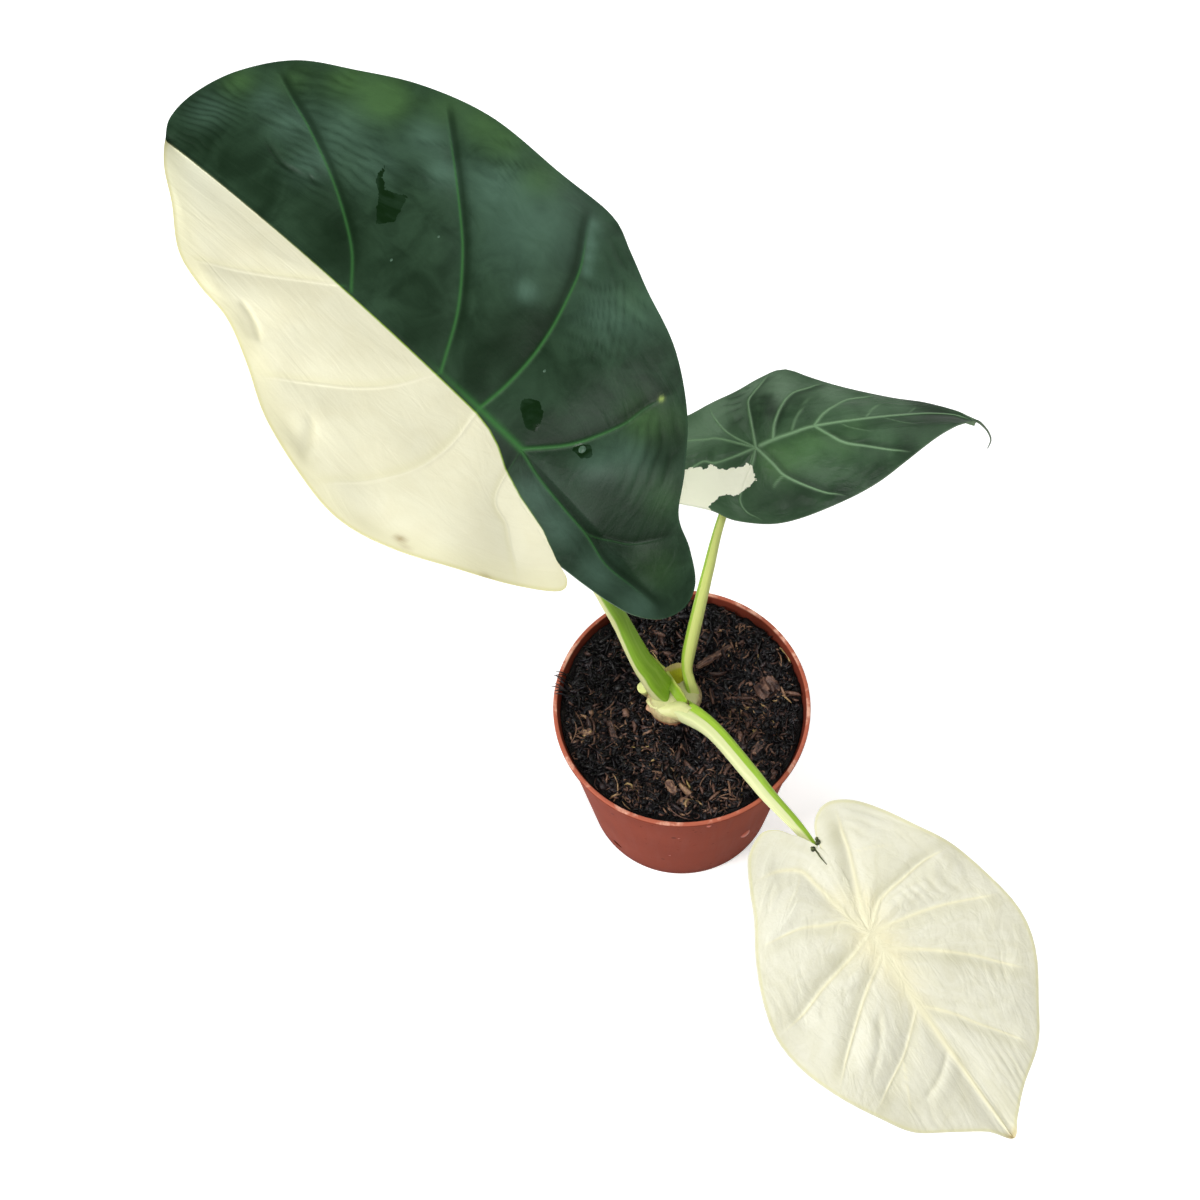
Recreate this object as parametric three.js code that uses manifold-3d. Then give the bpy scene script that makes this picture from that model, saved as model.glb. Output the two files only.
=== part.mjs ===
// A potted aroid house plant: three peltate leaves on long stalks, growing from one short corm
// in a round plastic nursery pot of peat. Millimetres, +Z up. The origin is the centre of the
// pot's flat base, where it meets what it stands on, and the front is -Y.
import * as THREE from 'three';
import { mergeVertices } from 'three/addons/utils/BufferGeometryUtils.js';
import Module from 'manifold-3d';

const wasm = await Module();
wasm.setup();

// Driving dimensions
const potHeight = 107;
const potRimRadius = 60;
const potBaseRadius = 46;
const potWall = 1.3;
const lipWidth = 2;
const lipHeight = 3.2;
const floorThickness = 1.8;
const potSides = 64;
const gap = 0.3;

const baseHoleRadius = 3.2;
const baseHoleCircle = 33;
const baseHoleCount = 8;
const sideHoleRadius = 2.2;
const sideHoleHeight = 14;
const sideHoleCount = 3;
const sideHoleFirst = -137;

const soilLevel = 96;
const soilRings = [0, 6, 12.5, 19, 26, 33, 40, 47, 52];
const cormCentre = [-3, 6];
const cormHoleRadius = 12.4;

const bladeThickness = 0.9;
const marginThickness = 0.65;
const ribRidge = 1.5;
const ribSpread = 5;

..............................

Given problem: From the first line of the data through the line with "const gap = 0.3;", quote each line exactly and add nothing else.

Exercise result:
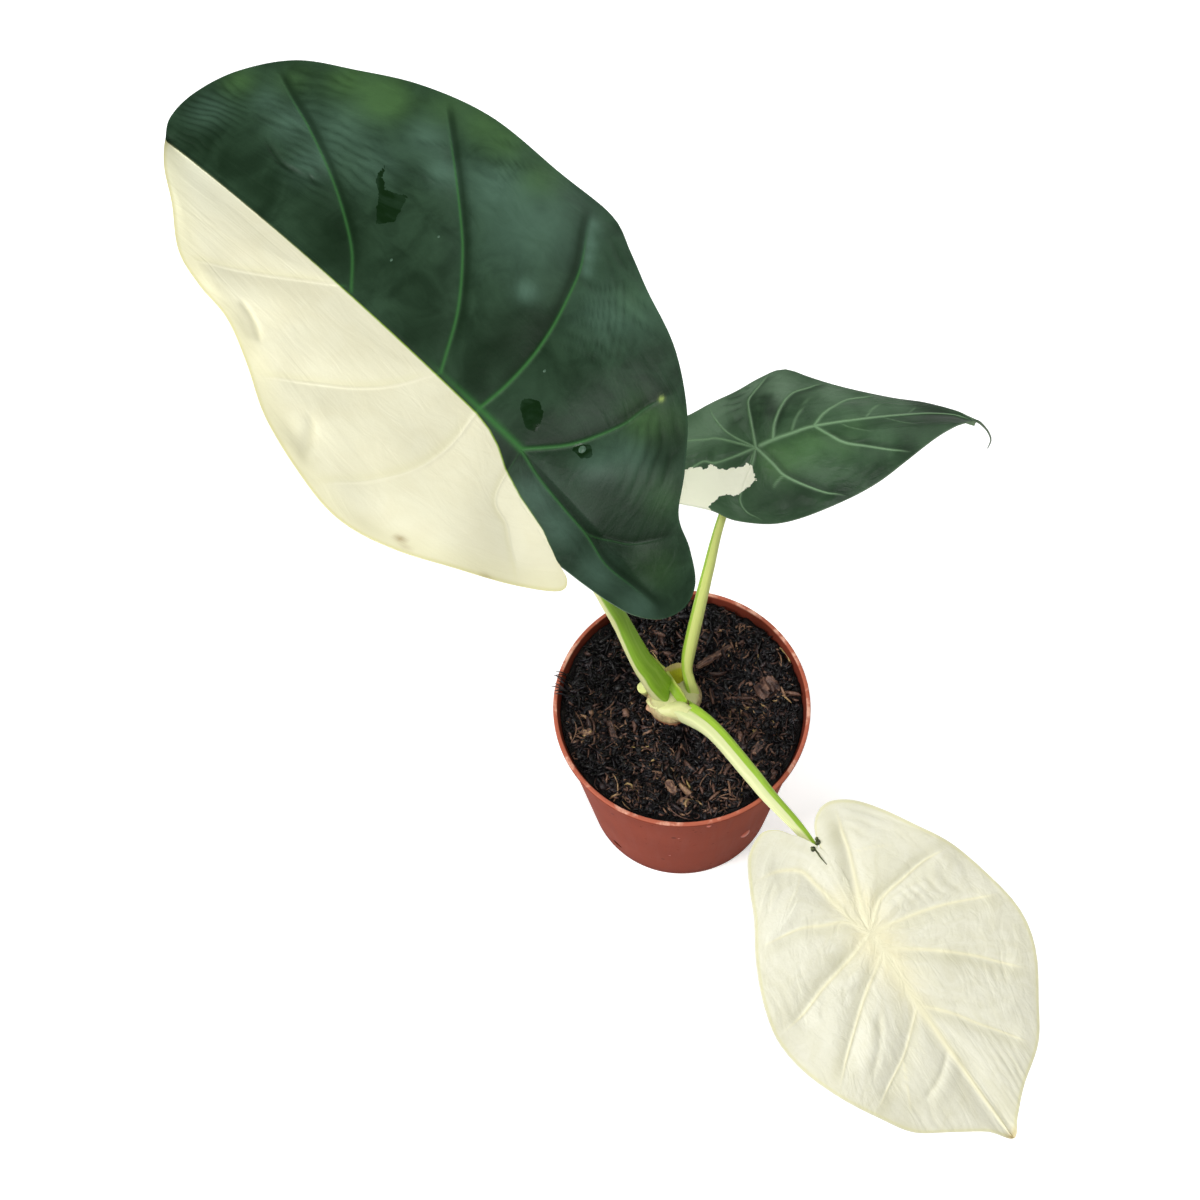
Recreate this object as parametric three.js code that uses manifold-3d. Then give the bpy scene script that makes this picture from that model, saved as model.glb. Output the two files only.
=== part.mjs ===
// A potted aroid house plant: three peltate leaves on long stalks, growing from one short corm
// in a round plastic nursery pot of peat. Millimetres, +Z up. The origin is the centre of the
// pot's flat base, where it meets what it stands on, and the front is -Y.
import * as THREE from 'three';
import { mergeVertices } from 'three/addons/utils/BufferGeometryUtils.js';
import Module from 'manifold-3d';

const wasm = await Module();
wasm.setup();

// Driving dimensions
const potHeight = 107;
const potRimRadius = 60;
const potBaseRadius = 46;
const potWall = 1.3;
const lipWidth = 2;
const lipHeight = 3.2;
const floorThickness = 1.8;
const potSides = 64;
const gap = 0.3;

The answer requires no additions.